▸ **What needs to be done**
Which lines contain the string "manifold"? Please list every one of them.

▸ **Records shown**
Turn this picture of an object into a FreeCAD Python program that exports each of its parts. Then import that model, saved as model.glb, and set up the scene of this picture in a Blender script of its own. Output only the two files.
==
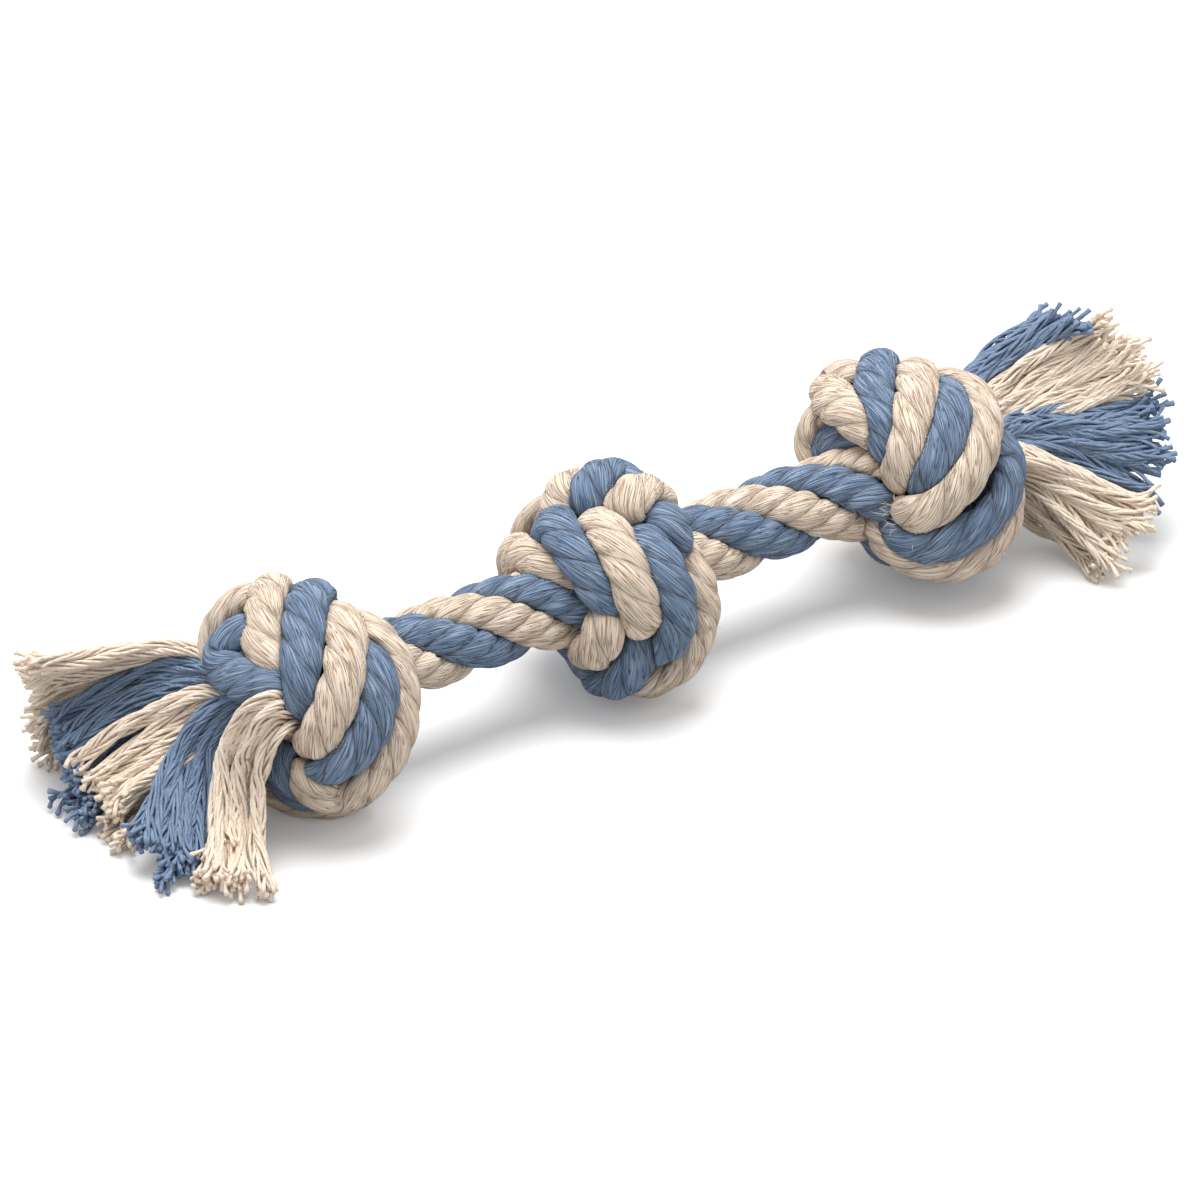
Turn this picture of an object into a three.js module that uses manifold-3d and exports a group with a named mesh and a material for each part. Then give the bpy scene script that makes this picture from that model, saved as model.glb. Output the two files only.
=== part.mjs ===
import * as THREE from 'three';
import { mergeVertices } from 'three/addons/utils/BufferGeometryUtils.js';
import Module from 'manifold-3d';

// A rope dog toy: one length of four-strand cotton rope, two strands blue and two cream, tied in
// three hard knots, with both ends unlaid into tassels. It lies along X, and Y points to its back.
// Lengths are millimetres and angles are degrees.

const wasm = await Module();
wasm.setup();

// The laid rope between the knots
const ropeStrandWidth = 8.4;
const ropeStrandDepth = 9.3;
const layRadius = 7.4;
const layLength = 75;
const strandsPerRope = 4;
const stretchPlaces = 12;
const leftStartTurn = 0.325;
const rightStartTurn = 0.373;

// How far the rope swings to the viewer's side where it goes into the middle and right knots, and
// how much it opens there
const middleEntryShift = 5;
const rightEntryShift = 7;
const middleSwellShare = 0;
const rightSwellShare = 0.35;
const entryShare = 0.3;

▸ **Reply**
Turn this picture of an object into a three.js module that uses manifold-3d and exports a group with a named mesh and a material for each part. Then give the bpy scene script that makes this picture from that model, saved as model.glb. Output the two files only.
import Module from 'manifold-3d';